When the world crisis breaks out into the open, it could with surprising speed bring masses of the world’s revolutionary workers onto Cuba’s side in the global struggle between capitalist barbarism and a socialist world order.
No one can predict what the Cubans, or for that matter any other current in the world working class, will do when world capitalist equilibrium collapses-including the many currents claiming to be Trotskyist or quasi-Trotskyist. In any event, we cannot discount the capacity of the Castroist leadership of the CCP to rise up to meet that fateful challenge to the future of their revolution as well as the very future of the human race.
In the early 1960s, the Castro/Guevaraist leaders of the Cuban Revolution sought to extend their revolution primarily to Latin America. This perspective made eminent sense to them because the Latin American workers and peasants, inspired by the Cuban Revolution, were in pre-revolutionary ferment.

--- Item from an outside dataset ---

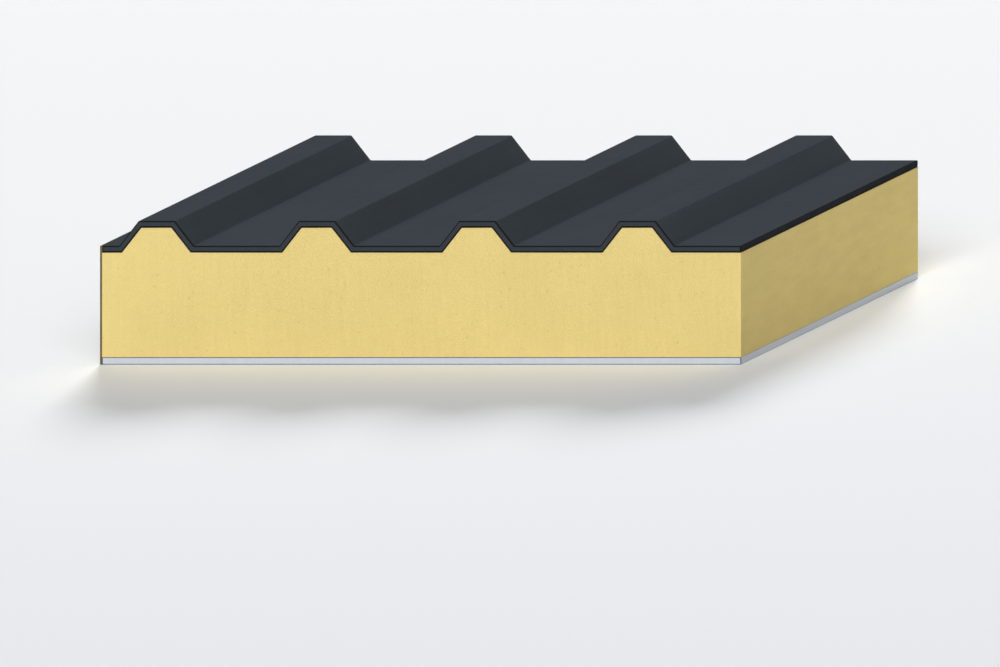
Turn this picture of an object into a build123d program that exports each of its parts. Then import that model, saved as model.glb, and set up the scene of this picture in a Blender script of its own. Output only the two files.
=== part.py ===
from build123d import *
import math
import os

# Trapezoidal roof panel: two steel facings bonded to a rigid foam core.
# All sizes in millimetres. +X runs across the ribs, +Y along them and +Z up.
# The origin is the centre of the underside.

# Driving dimensions: the panel as a whole
rib_count = 4
rib_pitch = 135.0          # from one rib's centre line to the next
panel_length = 330.0       # along the ribs
panel_thickness = 100.0    # from the underside to the top of the valleys

# Driving dimensions: the rolled ribs of the outer sheet
first_rib_offset = 47.5    # from the left outside edge to the first rib's centre line
rib_height = 21.0          # from the top of the valley to the top of the crest
rib_base_width = 63.0      # across the foot of a rib, between its outside corners
crest_width = 30.5         # across the flat crest, between its outside corners
bend_radius = 1.5          # at every fold, on the upper and on the lower face

# Driving dimensions: the layers
outer_gauge = 5.3          # thickness of the profiled outer sheet
inner_gauge = 6.3          # thickness of the flat inner sheet
tape_thickness = 1.7       # thickness of the tape on the left side

# Worked out from the sizes above
cover_width = rib_count * rib_pitch
left_edge = -cover_width / 2
right_edge = cover_width / 2
tape_face = left_edge + tape_thickness
layer_width = right_edge - tape_face
half_length = panel_length / 2
flank_run = (rib_base_width - crest_width) / 2
flank_angle = math.atan2(rib_height, flank_run)

# A corner of the sheet's lower face lies this much nearer to the rib's centre line than the
# same corner of its upper face, so that flats and flanks have the same gauge.
corner_shift = outer_gauge * math.tan(flank_angle / 2)


def rib_centre(index):
    """Place of one rib's centre line across the panel, counted from the left."""
    return left_edge + first_rib_offset + index * rib_pitch


def face_corners(valley_level, shift):
    """Corners of one face of the rolled sheet, from the left edge to the right edge."""
    half_base = rib_base_width / 2 - shift
    half_crest = crest_width / 2 - shift
    crest_level = valley_level + rib_height
    corners = [(tape_face, valley_level)]
    for index in range(rib_count):
        centre = rib_centre(index)
        corners.append((centre - half_base, valley_level))
        corners.append((centre - half_crest, crest_level))
        corners.append((centre + half_crest, crest_level))
        corners.append((centre + half_base, valley_level))
    corners.append((right_edge, valley_level))
    return corners


upper_corners = face_corners(panel_thickness, 0)
lower_corners = face_corners(panel_thickness - outer_gauge, corner_shift)

# Outer sheet: one sheet of constant gauge, folded into ribs that run the whole length
with BuildPart() as outer_sheet:
    with BuildSketch(Plane.XZ):
        with BuildLine():
            upper_face = FilletPolyline(*upper_corners, radius=bend_radius)
            lower_face = FilletPolyline(*lower_corners, radius=bend_radius)
            Line(upper_face @ 0, lower_face @ 0)
            Line(upper_face @ 1, lower_face @ 1)
        make_face()
    extrude(amount=half_length, both=True)

# Foam core: foamed against both sheets, so it fills the ribs up to the sheet's lower face
with BuildPart() as foam_core:
    with BuildSketch(Plane.XZ):
        with BuildLine():
            foam_top = FilletPolyline(*lower_corners, radius=bend_radius)
            Polyline(
                foam_top @ 1,
                (right_edge, inner_gauge),
                (tape_face, inner_gauge),
                foam_top @ 0,
            )
        make_face()
    extrude(amount=half_length, both=True)

# Inner sheet: flat and square-edged, as wide as the core that stands on it
with BuildPart() as inner_sheet:
    with BuildSketch(Plane.XZ):
        with Locations((tape_face, 0)):
            Rectangle(layer_width, inner_gauge, align=(Align.MIN, Align.MIN))
    extrude(amount=half_length, both=True)

# Side tape: one strip that covers the left side from the underside to the valley
with BuildPart() as side_tape:
    with BuildSketch(Plane.XZ):
        with Locations((left_edge, 0)):
            Rectangle(tape_thickness, panel_thickness, align=(Align.MIN, Align.MIN))
    extrude(amount=half_length, both=True)

outer_sheet.part.label = "outer_sheet"
foam_core.part.label = "foam_core"
inner_sheet.part.label = "inner_sheet"
side_tape.part.label = "side_tape"

os.makedirs("parts", exist_ok=True)
export_step(outer_sheet.part, "parts/outer_sheet.step")
export_step(foam_core.part, "parts/foam_core.step")
export_step(inner_sheet.part, "parts/inner_sheet.step")
export_step(side_tape.part, "parts/side_tape.step")

print(f"cover width {cover_width:.1f} mm, overall height {panel_thickness + rib_height:.1f} mm")
print(f"flank angle {math.degrees(flank_angle):.1f} degrees")
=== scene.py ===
# %% [markdown]
# # A steel-faced roof panel, dressed for its portrait
# The real object is a short length of insulated roof panel. A ribbed dark steel sheet lies
# on a core of yellow rigid foam, a flat pale steel sheet closes the underside, and a strip
# of brown tape covers the left side. The solids come from a CAD file and are right in size,
# so this notebook only gives them what a CAD file lacks: cut edges, sawn foam, creased
# tape, paint, light and a camera.

# %% Load the CAD solids
import math
import random

import bpy
import numpy as np
from mathutils import Matrix, Vector, noise


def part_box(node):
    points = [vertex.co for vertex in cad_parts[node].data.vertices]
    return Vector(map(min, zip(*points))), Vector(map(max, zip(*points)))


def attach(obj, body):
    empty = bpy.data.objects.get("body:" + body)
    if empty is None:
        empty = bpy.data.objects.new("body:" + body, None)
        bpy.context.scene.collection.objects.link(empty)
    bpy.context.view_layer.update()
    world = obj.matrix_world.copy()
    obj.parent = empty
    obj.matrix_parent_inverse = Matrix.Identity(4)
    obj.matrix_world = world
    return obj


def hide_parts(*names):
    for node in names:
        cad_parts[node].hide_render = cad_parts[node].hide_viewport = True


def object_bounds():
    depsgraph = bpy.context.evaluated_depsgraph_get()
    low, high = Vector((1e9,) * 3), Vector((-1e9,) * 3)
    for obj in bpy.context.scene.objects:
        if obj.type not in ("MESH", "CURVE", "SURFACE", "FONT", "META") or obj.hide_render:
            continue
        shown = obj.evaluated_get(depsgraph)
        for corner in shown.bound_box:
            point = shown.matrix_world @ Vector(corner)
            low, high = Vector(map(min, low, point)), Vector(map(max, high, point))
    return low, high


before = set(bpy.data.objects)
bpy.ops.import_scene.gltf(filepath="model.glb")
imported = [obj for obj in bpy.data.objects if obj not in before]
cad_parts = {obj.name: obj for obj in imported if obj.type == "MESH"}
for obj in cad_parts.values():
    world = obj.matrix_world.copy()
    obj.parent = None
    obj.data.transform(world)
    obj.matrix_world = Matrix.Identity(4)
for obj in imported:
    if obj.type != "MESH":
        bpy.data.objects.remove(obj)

scene = bpy.context.scene
MM = 0.001
cad_low, cad_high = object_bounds()
print("CAD box", [round(side / MM, 1) for side in cad_high - cad_low], "mm")

# %% [markdown]
# ## The places of the foam and the tape
# The two steel sheets keep their CAD solids, and the foam and the tape get finer meshes
# that have to sit exactly where their solids are. Typing the sizes again would work until
# someone changes the panel. Asking the solids is safer: the boxes of the CAD nodes give
# both places here, and the foam's own corners give its ribbed top further down.

# %% Read the layers
foam_low, foam_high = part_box("foam_core")
tape_low, tape_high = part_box("side_tape")
panel_length = cad_high.y - cad_low.y
print(f"panel {panel_length / MM:.0f} mm along the ribs")
print(f"foam from {foam_low.z / MM:.1f} to {foam_high.z / MM:.1f} mm up")

# %% [markdown]
# ## The camera
# The panel is drawn in oblique projection: the sawn end keeps its true shape, and the
# lengths along the ribs run up to the right. A camera that turns round the panel could
# only come near that, because it would squeeze the sawn end. An oblique drawing is what a
# straight, parallel camera sees when its rays arrive at a slant. So the camera looks level
# at the sawn end, and its frame is sheared, which slants the rays. A camera's own place,
# turn and scale can't hold a shear, but its link to a parent can, so it hangs on a stand.

# %% Measure the drawing's slant
PICTURE_WIDTH = 1000
PICTURE_HEIGHT = 667
PIXEL = 0.8425 * MM

# The sawn end's lower left corner, in pixels from the picture's left and upper edges
END_LEFT_PX = 100.0
END_BOTTOM_PX = 364.7

# How far the panel's length runs across and up the picture
LENGTH_RIGHT_PX = 177.3
LENGTH_UP_PX = 86.0

slant_right = LENGTH_RIGHT_PX * PIXEL / panel_length
slant_up = LENGTH_UP_PX * PIXEL / panel_length
print(f"each metre of length goes {slant_right:.3f} right and {slant_up:.3f} up")

# %% Set up the slanted camera
CAMERA_DISTANCE = 2.0
CAMERA_SIGHT = 20.0


def slanted_camera():
    """A parallel camera, level with the sawn end, whose stand slants its rays."""
    data = bpy.data.cameras.new("camera")
    data.type = "ORTHO"
    data.ortho_scale = PICTURE_WIDTH * PIXEL
    data.clip_end = CAMERA_SIGHT
    camera = bpy.data.objects.new("camera", data)
    stand = bpy.data.objects.new("camera_stand", None)
    scene.collection.objects.link(camera)
    scene.collection.objects.link(stand)
    camera.parent = stand
    middle = Vector((
        cad_low.x + (PICTURE_WIDTH / 2 - END_LEFT_PX) * PIXEL,
        cad_low.y,
        cad_low.z + (END_BOTTOM_PX - PICTURE_HEIGHT / 2) * PIXEL,
    ))
    towards_camera = Vector((slant_right, -1.0, slant_up))
    place = middle + CAMERA_DISTANCE * towards_camera
    ray = towards_camera.normalized()
    # The columns are the picture's right, its up, the way back along the rays, and the place
    camera.matrix_parent_inverse = Matrix((
        (1.0, 0.0, ray.x, place.x),
        (0.0, 0.0, ray.y, place.y),
        (0.0, 1.0, ray.z, place.z),
        (0.0, 0.0, 0.0, 1.0),
    ))
    scene.camera = camera
    return camera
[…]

The Cuban revolutionists of action, however, missed that opportunity because of their mistaken guerrillaist strategy and their failure to come to grips with counter-revolutionary Stalinism in Latin America.
This time it promises to be different. Besides having learned from their mistakes, the dynamics of rising class struggle in the world of imperialism promises to make it easier for Cuba’s revolutionary leaders to embrace the revolutionary proletarian strategy of class struggle based on the method of the “Transitional Program.”
And as small as our world movement is at this moment, we can play a key role in helping the Cuban Communist Party draw the right lessons in the course of the coming struggles. But only if we remain on the solid foundation of the historic theory and program of the Fourth International.